Reminders of the immediate relevance of history to contemporary issues of disability confront us daily. In but the latest example, as we write these words [in 2001], the United States Supreme Court has accepted appeals from several states which claim that Congress exceeded its constitutional authority in imposing the ADA [Americans with Disabilities Act] on the states. Congress lacked evidence to prove that state governments had engaged in a historical pattern of discrimination against persons with disabilities, this argument claims in part; without evidence of state discrimination, the general government overran its jurisdiction. The essays gathered here indicate that evidence of discrimination against disabled people reaches well beyond our living recollection. Until we can document the past with the evidence and rigor that solid historical research necessitates, the absence of disability from our written history, its suppression in our formal collective memory, jeopardizes the current quest of Americans with disabilities for full citizenship. This history matters, and not in the abstract.

– Paul K. Longmore & Lauri Umansky, The New Disability History: American Perspectives, pg 14. Sadly, there is no limited preview of this book on Google Books, but Why I Burned By Book and other essays on disability, by Longmore, does have limited preview, and I love that book to pieces, especially the last essay.

Obviously I have quoted this for truth because I’m an historian and I’m often questioned on why I consider the history I do to be both political and activist in nature. And, this is (in part) why.

Quotation: “Disability & Sentimentality”

When the disabled body and the handicapped self are inscribed as deficient and dependent, disabled people are aligned with other social groups perceived as needing supervision, assistance, and guardianship. The idea of autonomy and independence, central to most psychological definitions of healthy adult selfhood, is premised on the presumption of physical independence, of a self that embodied its own freedom in its very movements. In the absence of such bodily autonomy there is little basis for assuming any other forms of autonomy; hence disabled people who have limited independence of movement are also often subject to limited independence of decision-making and self-governance. Disability rights activists point to several important areas where the ideas of bodily-based autonomy have infringed on the basic civil rights of disabled people, including the right to make one’s own decisions about sexuality and reproduction, the right to equal access to education and employment, and the right to vote.

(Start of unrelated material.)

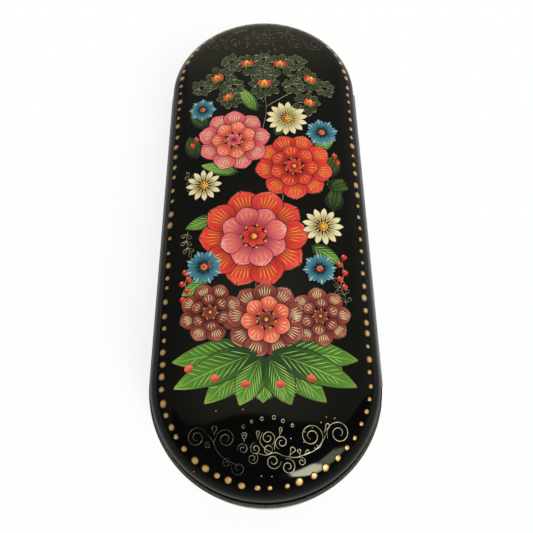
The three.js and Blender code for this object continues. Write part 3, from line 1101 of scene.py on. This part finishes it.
def daisy(art, x, y, radius, turn, rays):
    """A flat flower with narrow cream rays round a dotted yellow heart"""
    for i in range(rays):
        way = turn + i * 360 / rays
        px, py = placed(x, y, way, 0.24 * radius)
        length, width, layer = 0.76 * radius, 0.3 * radius, 5 + 1.2 * (i % 2)
        art.dab("umber", px, py, way, length + 0.25, width + 0.3, layer, 0.6, 0.06)
        art.dab("cream", px, py, way, length, width, layer + 0.4, 0.6, 0.06, steps=(1, 6))
        art.stroke("umber", *placed(x, y, way, 0.34 * radius), way, 0.34 * radius, 0.16, layer + 0.8)
    art.spot("umber", x, y, 0.3 * radius, 7.5)
    art.spot("yellow", x, y, 0.26 * radius, 8)
    for i in range(7):
        sx, sy = placed(x, y, turn + i * 360 / 7, 0.16 * radius)
        art.spot("umber", sx, sy, 0.045 * radius, 8.5)


def cornflower(art, x, y, radius, turn):
    """A ragged flower: wedges of three narrow blue strokes, tipped with pale ones"""
    for i in range(8):
        for offset in (-13, 0, 13):
            way = turn + i * 45 + offset
            px, py = placed(x, y, way, 0.18 * radius)
            reach, layer = (0.7 * radius, 5) if offset else (0.82 * radius, 5.6)
            art.dab("teal", px, py, way, reach, 0.24 * radius, layer, 0.72, steps=(1, 6))
        sx, sy = placed(x, y, turn + i * 45, 0.62 * radius)
        art.stroke("cream", sx, sy, turn + i * 45, 0.3 * radius, 0.32, 6.5)
    art.spot("vermilion", x, y, 0.2 * radius, 7)
    for i in range(6):
        sx, sy = placed(x, y, turn + 60 * i, 0.13 * radius)
        art.spot("yellow", sx, sy, 0.035 * radius + 0.06, 8)


def rosebud(art, x, y, size, turn):
    """A closed bud in its sepals, over the foliage"""
    for offset in (-24, 24):
        art.dab("vermilion", x, y, turn + offset, 1.9 * size, 1.15 * size, 11.5 + offset / 50, 0.55)
    art.dab("yellow", x, y, turn, 1.85 * size, 0.95 * size, 12.7)
    for offset in (-9, 0, 9):
        sx, sy = placed(x, y, turn + offset, 0.5 * size)
        art.stroke("vermilion", sx, sy, turn + offset, size, 0.24, 13.5)
    for offset in (-58, -20, 20, 58):
        art.stroke("leaf green", x, y, turn + offset, 0.95 * size, 0.5, 14)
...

– Mary Klages, Woeful Afflictions: Disability and Sentimentality in Victorian America, 1999, pg 3.

Limited Preview of Woeful Afflictions is available on Google Books.

Quote: Not a lack

It seems difficult for nondisabled people to write about disability without reflexively imagining what disabled people are missing or how difficult their lives must be. Rod Michalko, a sociologist who is blind, writes that sighted people typically conceive of “blindness in terms of ‘lack’-lack of sight. But this conception does not really help us understand what blindness itself is. It does not generate any curiosity about what blind people ‘see,’ since it defines reality in terms of the physical sense of sight …. Sighted people seldom question these preconceptions.” Stephen Kuusisto, a blind writer, tells of the expressions of pity he encounters so often on the street: “I want to take strangers by the hand and tell them there is no abyss.” Similarly, deaf people are relentlessly depicted in popular film as pining away their days regretting their inability to enjoy music (usually classical music, which one would think from these movies has a central place in most American households).

– Douglas Baynton, Review: Laura Bridgman and the History of Disability, Source: Reviews in American History, Vol. 30, No. 2 (Jun., 2002), pp. 227-235.